Explizit kritisch wird es allerdings, wenn Wim Wenders weiter ausholt und deklariert, dass nur ein analoges Negativ bildliche Wahrheit und Wirklichkeit beinhaltet, weil digitale Bilddateien manipulierbar seien. Seiner Meinung nach ist ein analoges Bild etwas Unwiderrufliches und Einmaliges, ein digitales Bild hingegen auf Grund der sofortigen Sicht- und Löschbarkeit etwas Widerrufliches, Obsoletes.

Man könnte es dabei belassen, solche Äußerungen zu ignorieren oder bestenfalls als rhetorische Irrungen abzutun, würden sie nicht von jemandem stammen, bei dem man eine genaue Kenntnis der Geschichte des Mediums grundlegend voraussetzen kann. Welch seltsamer Lapsus ist es dann, wenn er in einem Satz eloquent kritisiert, wie einfach man ein digitales Bild verändern kann, um dann damit fortzufahren, dass er für eine seiner Aufnahmen, an einer Straßenecke platzierte Betonblumenkübel entfernen ließ. Was ungewollt zeigt, dass es weder die Wahrheit an sich gibt, noch irgendeine Kamera die in der Lage wäre, diese einzufangen – womit sich en passant eine der hartnäckigsten Plattitüden von Jean-Luc Godard erledigt hätte, der die Wahrheit ebenfalls auf Film verortete – vierundzwanzig Mal in der Sekunde.

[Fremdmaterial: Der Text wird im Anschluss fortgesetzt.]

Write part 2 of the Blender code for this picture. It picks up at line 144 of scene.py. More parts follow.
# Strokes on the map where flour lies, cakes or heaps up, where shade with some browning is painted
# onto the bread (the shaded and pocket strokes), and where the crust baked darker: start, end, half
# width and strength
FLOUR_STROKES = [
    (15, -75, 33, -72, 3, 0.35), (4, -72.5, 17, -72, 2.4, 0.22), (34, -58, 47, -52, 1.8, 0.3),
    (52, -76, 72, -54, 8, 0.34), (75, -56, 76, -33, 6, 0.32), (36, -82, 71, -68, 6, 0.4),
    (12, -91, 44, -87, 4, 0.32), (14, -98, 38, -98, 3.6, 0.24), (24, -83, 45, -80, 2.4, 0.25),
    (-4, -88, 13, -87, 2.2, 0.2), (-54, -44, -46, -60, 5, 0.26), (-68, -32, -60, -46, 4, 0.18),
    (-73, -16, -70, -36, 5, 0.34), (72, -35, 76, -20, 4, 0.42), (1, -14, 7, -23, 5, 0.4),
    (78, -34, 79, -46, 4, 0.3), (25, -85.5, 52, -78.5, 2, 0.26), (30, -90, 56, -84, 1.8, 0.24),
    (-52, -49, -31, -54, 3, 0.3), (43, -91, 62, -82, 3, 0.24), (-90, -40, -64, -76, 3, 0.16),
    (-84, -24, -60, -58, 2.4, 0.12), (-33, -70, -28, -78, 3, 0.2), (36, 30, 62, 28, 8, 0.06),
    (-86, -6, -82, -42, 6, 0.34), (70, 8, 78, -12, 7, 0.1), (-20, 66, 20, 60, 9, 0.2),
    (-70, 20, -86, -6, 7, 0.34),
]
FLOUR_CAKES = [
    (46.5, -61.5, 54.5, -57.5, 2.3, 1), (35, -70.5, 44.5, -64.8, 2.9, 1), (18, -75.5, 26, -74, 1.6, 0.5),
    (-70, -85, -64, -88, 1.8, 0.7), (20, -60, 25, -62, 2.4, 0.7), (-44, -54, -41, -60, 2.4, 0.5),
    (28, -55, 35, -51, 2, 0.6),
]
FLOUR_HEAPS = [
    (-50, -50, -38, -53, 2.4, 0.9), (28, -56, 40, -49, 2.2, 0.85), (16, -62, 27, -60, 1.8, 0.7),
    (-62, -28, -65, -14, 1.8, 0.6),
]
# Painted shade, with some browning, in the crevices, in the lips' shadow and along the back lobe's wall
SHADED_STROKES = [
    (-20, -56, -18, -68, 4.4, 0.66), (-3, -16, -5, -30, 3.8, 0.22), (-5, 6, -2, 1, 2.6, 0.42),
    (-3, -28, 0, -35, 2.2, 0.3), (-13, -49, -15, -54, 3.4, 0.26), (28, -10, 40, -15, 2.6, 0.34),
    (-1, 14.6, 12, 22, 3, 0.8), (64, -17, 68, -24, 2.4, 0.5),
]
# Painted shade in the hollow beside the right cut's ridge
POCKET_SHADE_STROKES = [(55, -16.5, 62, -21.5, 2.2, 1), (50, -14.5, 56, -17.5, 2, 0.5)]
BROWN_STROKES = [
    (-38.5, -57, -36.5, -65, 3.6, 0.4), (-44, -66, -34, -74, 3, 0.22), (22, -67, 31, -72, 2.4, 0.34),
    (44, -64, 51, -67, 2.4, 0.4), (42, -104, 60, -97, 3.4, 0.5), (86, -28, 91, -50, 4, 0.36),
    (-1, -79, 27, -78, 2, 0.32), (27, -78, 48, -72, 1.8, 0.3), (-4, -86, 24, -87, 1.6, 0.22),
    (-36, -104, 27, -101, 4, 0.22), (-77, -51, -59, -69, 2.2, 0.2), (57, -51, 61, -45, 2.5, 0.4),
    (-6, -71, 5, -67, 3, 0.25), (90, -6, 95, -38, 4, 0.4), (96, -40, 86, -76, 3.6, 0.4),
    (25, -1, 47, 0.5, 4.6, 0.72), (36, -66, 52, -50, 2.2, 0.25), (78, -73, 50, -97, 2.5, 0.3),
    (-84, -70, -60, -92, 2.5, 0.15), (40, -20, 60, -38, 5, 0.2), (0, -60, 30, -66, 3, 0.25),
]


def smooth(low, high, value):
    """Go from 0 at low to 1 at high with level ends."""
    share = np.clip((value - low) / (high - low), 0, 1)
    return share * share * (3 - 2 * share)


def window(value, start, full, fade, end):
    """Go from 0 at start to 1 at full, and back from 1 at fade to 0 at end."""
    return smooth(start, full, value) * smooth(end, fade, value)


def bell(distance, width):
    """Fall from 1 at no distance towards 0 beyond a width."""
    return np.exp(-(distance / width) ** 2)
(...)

All dies einmal außer Acht gelassen, bleiben immer noch die Photographien. Und die verdienen es, jenseits jeglichen Diskurses, dass man sich in Ruhe mit ihnen befasst. Zumal die knapp sechzig Großformate auf den drei Ebenen der ehemaligen Lagerhalle der Phönix-Reifenwerke, außergewöhnlich präsentiert werden. Und während man dort umherschlendert und das Dargebotene goutiert, könnte man zu der Schlussfolgerung gelangen, dass der selige Geheimrat wohl nicht so gänzlich falsch lag, als er seinem Eckermann diktierte: Bilde, Künstler, rede nicht!

David Kregenow

Wim Wenders: Places, strange and quiet. HatjeCantz 2011.124 Seiten. 20,7 x 17,3cm. Hardcover. 24.80 Euro.

Wim Wenders – Places, strange and quiet: 14. April – 19. August 2012, eine Ausstellung der Deichtorhallen in der Sammlung Falckenberg in Hamburg.